## What to do:
Every line of the material that follows must be printed again exactly.

## Data:
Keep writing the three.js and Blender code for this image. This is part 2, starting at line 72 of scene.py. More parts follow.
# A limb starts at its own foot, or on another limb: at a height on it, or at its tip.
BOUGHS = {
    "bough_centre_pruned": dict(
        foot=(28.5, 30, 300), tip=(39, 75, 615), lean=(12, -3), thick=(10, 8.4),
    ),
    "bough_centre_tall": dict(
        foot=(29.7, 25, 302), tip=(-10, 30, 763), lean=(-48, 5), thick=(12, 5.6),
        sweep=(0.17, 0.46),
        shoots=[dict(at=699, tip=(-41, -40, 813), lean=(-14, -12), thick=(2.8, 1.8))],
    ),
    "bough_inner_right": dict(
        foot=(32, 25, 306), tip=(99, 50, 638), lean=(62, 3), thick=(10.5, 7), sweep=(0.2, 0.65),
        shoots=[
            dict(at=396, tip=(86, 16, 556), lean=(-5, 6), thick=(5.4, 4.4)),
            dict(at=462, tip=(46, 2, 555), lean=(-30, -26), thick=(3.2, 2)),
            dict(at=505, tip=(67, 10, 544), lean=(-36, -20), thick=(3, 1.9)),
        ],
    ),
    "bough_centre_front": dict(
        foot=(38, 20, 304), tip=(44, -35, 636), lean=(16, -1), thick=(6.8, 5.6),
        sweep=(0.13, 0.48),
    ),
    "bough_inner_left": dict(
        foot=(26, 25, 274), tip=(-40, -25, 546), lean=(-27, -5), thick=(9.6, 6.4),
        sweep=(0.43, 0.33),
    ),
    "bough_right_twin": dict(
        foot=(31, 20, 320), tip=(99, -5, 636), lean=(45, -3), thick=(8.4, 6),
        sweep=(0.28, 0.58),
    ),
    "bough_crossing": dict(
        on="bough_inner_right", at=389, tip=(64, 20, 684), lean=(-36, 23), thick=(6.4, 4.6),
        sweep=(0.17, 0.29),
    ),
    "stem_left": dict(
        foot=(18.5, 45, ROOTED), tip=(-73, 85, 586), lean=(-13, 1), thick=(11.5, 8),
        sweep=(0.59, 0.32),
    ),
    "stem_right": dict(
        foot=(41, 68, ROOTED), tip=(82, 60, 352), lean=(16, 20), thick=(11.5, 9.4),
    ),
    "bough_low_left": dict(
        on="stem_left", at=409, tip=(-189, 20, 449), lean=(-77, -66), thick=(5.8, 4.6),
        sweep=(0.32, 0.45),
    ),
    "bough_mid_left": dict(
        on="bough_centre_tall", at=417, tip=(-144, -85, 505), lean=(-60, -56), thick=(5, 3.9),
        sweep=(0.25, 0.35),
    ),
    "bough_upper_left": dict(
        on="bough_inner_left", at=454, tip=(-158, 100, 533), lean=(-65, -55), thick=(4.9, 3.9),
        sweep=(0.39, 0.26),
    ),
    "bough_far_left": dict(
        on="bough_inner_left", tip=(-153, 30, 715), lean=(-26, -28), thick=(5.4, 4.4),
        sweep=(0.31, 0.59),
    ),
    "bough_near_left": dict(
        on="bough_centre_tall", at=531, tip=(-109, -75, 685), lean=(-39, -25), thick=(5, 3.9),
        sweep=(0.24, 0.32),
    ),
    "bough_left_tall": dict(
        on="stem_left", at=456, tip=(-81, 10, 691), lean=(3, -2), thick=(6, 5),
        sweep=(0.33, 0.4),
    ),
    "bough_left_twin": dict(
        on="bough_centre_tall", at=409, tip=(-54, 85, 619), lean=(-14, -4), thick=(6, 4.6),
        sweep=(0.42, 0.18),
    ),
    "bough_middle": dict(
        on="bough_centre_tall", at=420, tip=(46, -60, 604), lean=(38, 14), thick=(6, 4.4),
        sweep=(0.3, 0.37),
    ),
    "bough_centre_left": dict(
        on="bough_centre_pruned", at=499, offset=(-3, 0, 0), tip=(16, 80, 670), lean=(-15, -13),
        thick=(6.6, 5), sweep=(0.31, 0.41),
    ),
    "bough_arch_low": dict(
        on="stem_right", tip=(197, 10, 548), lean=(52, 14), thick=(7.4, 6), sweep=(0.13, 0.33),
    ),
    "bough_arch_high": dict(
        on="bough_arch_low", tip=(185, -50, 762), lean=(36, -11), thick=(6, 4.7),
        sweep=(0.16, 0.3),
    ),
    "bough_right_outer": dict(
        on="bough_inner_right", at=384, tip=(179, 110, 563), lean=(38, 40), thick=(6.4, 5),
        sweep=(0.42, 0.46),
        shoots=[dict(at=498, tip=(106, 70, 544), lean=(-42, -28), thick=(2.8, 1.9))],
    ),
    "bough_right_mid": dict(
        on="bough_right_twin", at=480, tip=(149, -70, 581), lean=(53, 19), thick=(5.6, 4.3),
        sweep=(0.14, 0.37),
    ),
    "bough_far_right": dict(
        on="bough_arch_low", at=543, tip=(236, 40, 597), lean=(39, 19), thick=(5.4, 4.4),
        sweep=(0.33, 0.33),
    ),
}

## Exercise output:
Keep writing the three.js and Blender code for this image. This is part 2, starting at line 72 of scene.py. More parts follow.
# A limb starts at its own foot, or on another limb: at a height on it, or at its tip.
BOUGHS = {
    "bough_centre_pruned": dict(
        foot=(28.5, 30, 300), tip=(39, 75, 615), lean=(12, -3), thick=(10, 8.4),
    ),
    "bough_centre_tall": dict(
        foot=(29.7, 25, 302), tip=(-10, 30, 763), lean=(-48, 5), thick=(12, 5.6),
        sweep=(0.17, 0.46),
        shoots=[dict(at=699, tip=(-41, -40, 813), lean=(-14, -12), thick=(2.8, 1.8))],
    ),
    "bough_inner_right": dict(
        foot=(32, 25, 306), tip=(99, 50, 638), lean=(62, 3), thick=(10.5, 7), sweep=(0.2, 0.65),
        shoots=[
            dict(at=396, tip=(86, 16, 556), lean=(-5, 6), thick=(5.4, 4.4)),
            dict(at=462, tip=(46, 2, 555), lean=(-30, -26), thick=(3.2, 2)),
            dict(at=505, tip=(67, 10, 544), lean=(-36, -20), thick=(3, 1.9)),
        ],
    ),
    "bough_centre_front": dict(
        foot=(38, 20, 304), tip=(44, -35, 636), lean=(16, -1), thick=(6.8, 5.6),
        sweep=(0.13, 0.48),
    ),
    "bough_inner_left": dict(
        foot=(26, 25, 274), tip=(-40, -25, 546), lean=(-27, -5), thick=(9.6, 6.4),
        sweep=(0.43, 0.33),
    ),
    "bough_right_twin": dict(
        foot=(31, 20, 320), tip=(99, -5, 636), lean=(45, -3), thick=(8.4, 6),
        sweep=(0.28, 0.58),
    ),
    "bough_crossing": dict(
        on="bough_inner_right", at=389, tip=(64, 20, 684), lean=(-36, 23), thick=(6.4, 4.6),
        sweep=(0.17, 0.29),
    ),
    "stem_left": dict(
        foot=(18.5, 45, ROOTED), tip=(-73, 85, 586), lean=(-13, 1), thick=(11.5, 8),
        sweep=(0.59, 0.32),
    ),
    "stem_right": dict(
        foot=(41, 68, ROOTED), tip=(82, 60, 352), lean=(16, 20), thick=(11.5, 9.4),
    ),
    "bough_low_left": dict(
        on="stem_left", at=409, tip=(-189, 20, 449), lean=(-77, -66), thick=(5.8, 4.6),
        sweep=(0.32, 0.45),
    ),
    "bough_mid_left": dict(
        on="bough_centre_tall", at=417, tip=(-144, -85, 505), lean=(-60, -56), thick=(5, 3.9),
        sweep=(0.25, 0.35),
    ),
    "bough_upper_left": dict(
        on="bough_inner_left", at=454, tip=(-158, 100, 533), lean=(-65, -55), thick=(4.9, 3.9),
        sweep=(0.39, 0.26),
    ),
    "bough_far_left": dict(
        on="bough_inner_left", tip=(-153, 30, 715), lean=(-26, -28), thick=(5.4, 4.4),
        sweep=(0.31, 0.59),
    ),
    "bough_near_left": dict(
        on="bough_centre_tall", at=531, tip=(-109, -75, 685), lean=(-39, -25), thick=(5, 3.9),
        sweep=(0.24, 0.32),
    ),
    "bough_left_tall": dict(
        on="stem_left", at=456, tip=(-81, 10, 691), lean=(3, -2), thick=(6, 5),
        sweep=(0.33, 0.4),
    ),
    "bough_left_twin": dict(
        on="bough_centre_tall", at=409, tip=(-54, 85, 619), lean=(-14, -4), thick=(6, 4.6),
        sweep=(0.42, 0.18),
    ),
    "bough_middle": dict(
        on="bough_centre_tall", at=420, tip=(46, -60, 604), lean=(38, 14), thick=(6, 4.4),
        sweep=(0.3, 0.37),
    ),
    "bough_centre_left": dict(
        on="bough_centre_pruned", at=499, offset=(-3, 0, 0), tip=(16, 80, 670), lean=(-15, -13),
        thick=(6.6, 5), sweep=(0.31, 0.41),
    ),
    "bough_arch_low": dict(
        on="stem_right", tip=(197, 10, 548), lean=(52, 14), thick=(7.4, 6), sweep=(0.13, 0.33),
    ),
    "bough_arch_high": dict(
        on="bough_arch_low", tip=(185, -50, 762), lean=(36, -11), thick=(6, 4.7),
        sweep=(0.16, 0.3),
    ),
    "bough_right_outer": dict(
        on="bough_inner_right", at=384, tip=(179, 110, 563), lean=(38, 40), thick=(6.4, 5),
        sweep=(0.42, 0.46),
        shoots=[dict(at=498, tip=(106, 70, 544), lean=(-42, -28), thick=(2.8, 1.9))],
    ),
    "bough_right_mid": dict(
        on="bough_right_twin", at=480, tip=(149, -70, 581), lean=(53, 19), thick=(5.6, 4.3),
        sweep=(0.14, 0.37),
    ),
    "bough_far_right": dict(
        on="bough_arch_low", at=543, tip=(236, 40, 597), lean=(39, 19), thick=(5.4, 4.4),
        sweep=(0.33, 0.33),
    ),
}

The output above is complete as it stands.